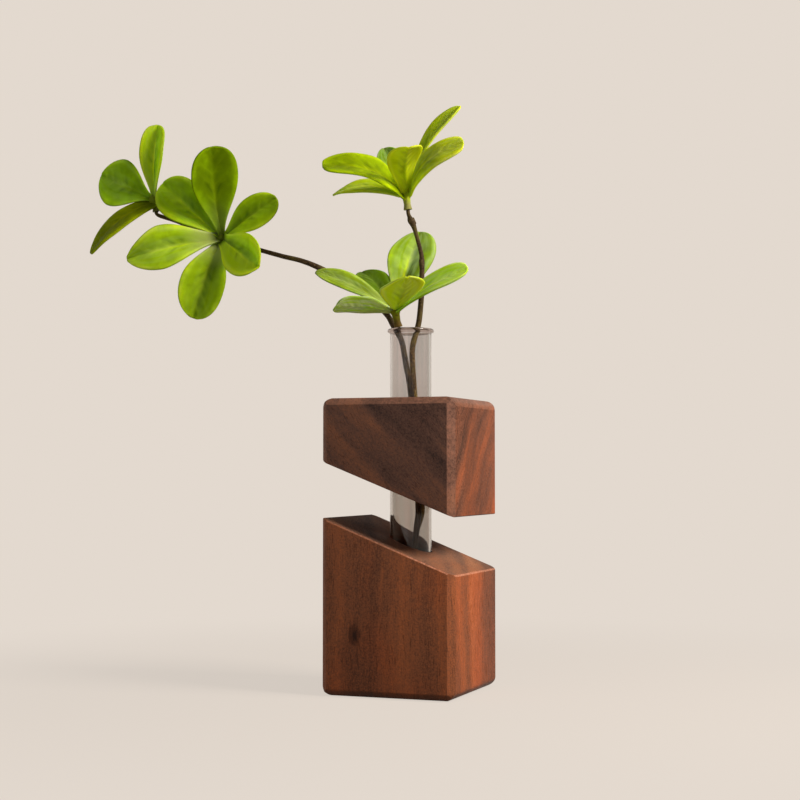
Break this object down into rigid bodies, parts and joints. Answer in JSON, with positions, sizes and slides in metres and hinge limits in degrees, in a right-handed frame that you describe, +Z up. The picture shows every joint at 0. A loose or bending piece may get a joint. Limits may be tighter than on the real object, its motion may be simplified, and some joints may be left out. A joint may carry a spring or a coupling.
{
  "type": "wall vase",
  "caption": "Walnut block cut at a slant, its upper half held on a glass tube that stands in the lower half, with a removable leafy spray; stands on a shelf or hangs on a wall.",
  "frame": {"origin": "middle of the lower block's flat base, on the axis of the glass tube", "axes": "+Z up along the tube, +Y towards the wall that the backs hang on, so -Y is the front; the slanted cut is high on the -X side and low on the +X side, as in the picture"},
  "size_m": [0.1804, 0.0885, 0.2841],
  "materials": {
    "walnut": "fine-sanded and oiled, satin",
    "glass": "clear with a slight grey tint, fire-polished lip",
    "silicone": "matt translucent white",
    "bark": "matt, finely ridged like bark",
    "sleeve": "matt moulded",
    "leaf": "waxy satin with a paler edge"
  },
  "bodies": {
    "lower": {"lower_block": "walnut", "tube_cushion": "silicone", "lower_grip_ring": "silicone"},
    "tube": {"glass_tube": "glass"},
    "upper_grip": {"upper_grip_ring_low": "silicone", "upper_grip_ring_high": "silicone"},
    "upper": {"upper_block": "walnut"},
    "spray": {"top_stem": "bark", "low_stem": "bark", "left_stem": "bark", "top_sleeve": "sleeve", "low_sleeve": "sleeve", "left_sleeve": "sleeve", "far_sleeve": "sleeve", "top_leaf_1": "leaf", "top_leaf_2": "leaf", "top_leaf_3": "leaf", "top_leaf_4": "leaf", "top_leaf_5": "leaf", "top_leaf_6": "leaf", "low_leaf_1": "leaf", "low_leaf_2": "leaf", "low_leaf_3": "leaf", "low_leaf_4": "leaf", "low_leaf_5": "leaf", "low_leaf_6": "leaf", "left_leaf_1": "leaf", "left_leaf_2": "leaf", "left_leaf_3": "leaf", "left_leaf_4": "leaf", "left_leaf_5": "leaf", "left_leaf_6": "leaf", "far_leaf_1": "leaf", "far_leaf_2": "leaf", "far_leaf_3": "leaf"}
  },
  "joints": [
    {"name": "tube_lift", "type": "slide", "parent": "lower", "child": "tube", "axis": [0, 0, 1], "range_m": [0, 0.055]},
    {"name": "upper_slide", "type": "slide", "parent": "tube", "child": "upper_grip", "axis": [0, 0, 1], "range_m": [0, 0.031]},
    {"name": "upper_turn", "type": "hinge", "parent": "upper_grip", "child": "upper", "pos_m": [0, 0, 0.12], "axis": [0, 0, 1], "continuous": true},
    {"name": "spray_lift", "type": "slide", "parent": "tube", "child": "spray", "axis": [0, 0, 1], "range_m": [0, 0.15]}
  ]
}
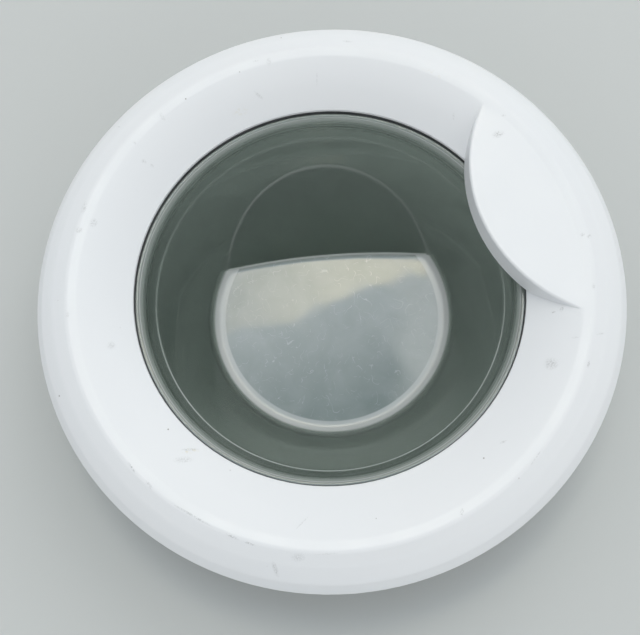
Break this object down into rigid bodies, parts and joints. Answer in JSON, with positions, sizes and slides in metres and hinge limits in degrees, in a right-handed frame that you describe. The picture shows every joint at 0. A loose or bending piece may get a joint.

YOUR TASK
Exactly as shown above, return every record.

FINISHED TASK
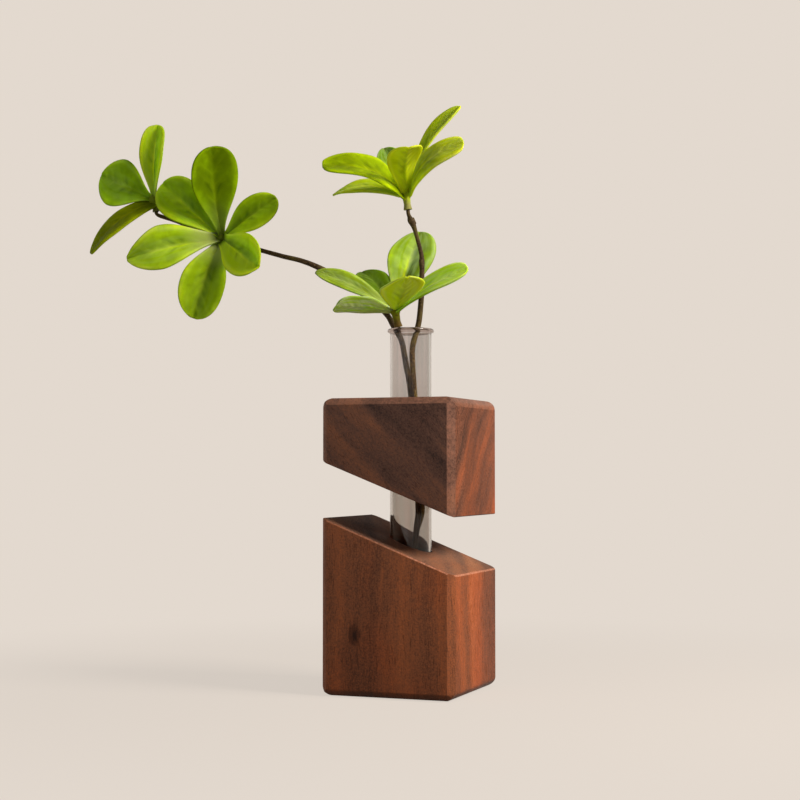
Break this object down into rigid bodies, parts and joints. Answer in JSON, with positions, sizes and slides in metres and hinge limits in degrees, in a right-handed frame that you describe, +Z up. The picture shows every joint at 0. A loose or bending piece may get a joint. Limits may be tighter than on the real object, its motion may be simplified, and some joints may be left out. A joint may carry a spring or a coupling.
{
  "type": "wall vase",
  "caption": "Walnut block cut at a slant, its upper half held on a glass tube that stands in the lower half, with a removable leafy spray; stands on a shelf or hangs on a wall.",
  "frame": {"origin": "middle of the lower block's flat base, on the axis of the glass tube", "axes": "+Z up along the tube, +Y towards the wall that the backs hang on, so -Y is the front; the slanted cut is high on the -X side and low on the +X side, as in the picture"},
  "size_m": [0.1804, 0.0885, 0.2841],
  "materials": {
    "walnut": "fine-sanded and oiled, satin",
    "glass": "clear with a slight grey tint, fire-polished lip",
    "silicone": "matt translucent white",
    "bark": "matt, finely ridged like bark",
    "sleeve": "matt moulded",
    "leaf": "waxy satin with a paler edge"
  },
  "bodies": {
    "lower": {"lower_block": "walnut", "tube_cushion": "silicone", "lower_grip_ring": "silicone"},
    "tube": {"glass_tube": "glass"},
    "upper_grip": {"upper_grip_ring_low": "silicone", "upper_grip_ring_high": "silicone"},
    "upper": {"upper_block": "walnut"},
    "spray": {"top_stem": "bark", "low_stem": "bark", "left_stem": "bark", "top_sleeve": "sleeve", "low_sleeve": "sleeve", "left_sleeve": "sleeve", "far_sleeve": "sleeve", "top_leaf_1": "leaf", "top_leaf_2": "leaf", "top_leaf_3": "leaf", "top_leaf_4": "leaf", "top_leaf_5": "leaf", "top_leaf_6": "leaf", "low_leaf_1": "leaf", "low_leaf_2": "leaf", "low_leaf_3": "leaf", "low_leaf_4": "leaf", "low_leaf_5": "leaf", "low_leaf_6": "leaf", "left_leaf_1": "leaf", "left_leaf_2": "leaf", "left_leaf_3": "leaf", "left_leaf_4": "leaf", "left_leaf_5": "leaf", "left_leaf_6": "leaf", "far_leaf_1": "leaf", "far_leaf_2": "leaf", "far_leaf_3": "leaf"}
  },
  "joints": [
    {"name": "tube_lift", "type": "slide", "parent": "lower", "child": "tube", "axis": [0, 0, 1], "range_m": [0, 0.055]},
    {"name": "upper_slide", "type": "slide", "parent": "tube", "child": "upper_grip", "axis": [0, 0, 1], "range_m": [0, 0.031]},
    {"name": "upper_turn", "type": "hinge", "parent": "upper_grip", "child": "upper", "pos_m": [0, 0, 0.12], "axis": [0, 0, 1], "continuous": true},
    {"name": "spray_lift", "type": "slide", "parent": "tube", "child": "spray", "axis": [0, 0, 1], "range_m": [0, 0.15]}
  ]
}
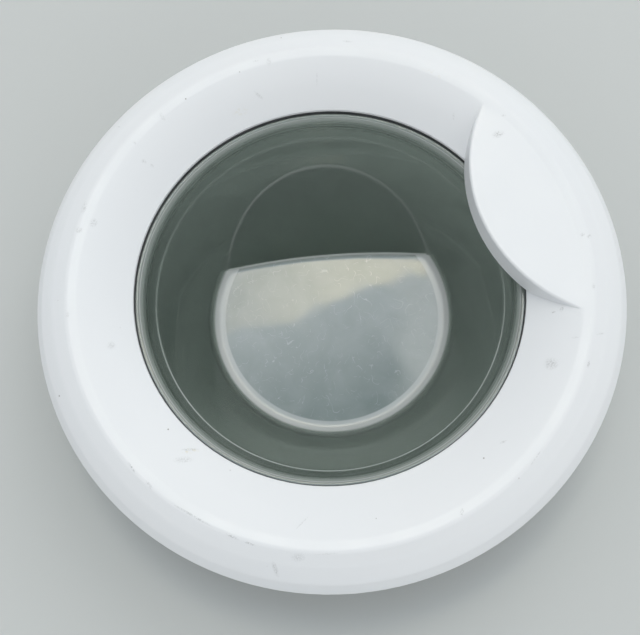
Break this object down into rigid bodies, parts and joints. Answer in JSON, with positions, sizes and slides in metres and hinge limits in degrees, in a right-handed frame that you describe. The picture shows every joint at 0. A loose or bending piece may get a joint.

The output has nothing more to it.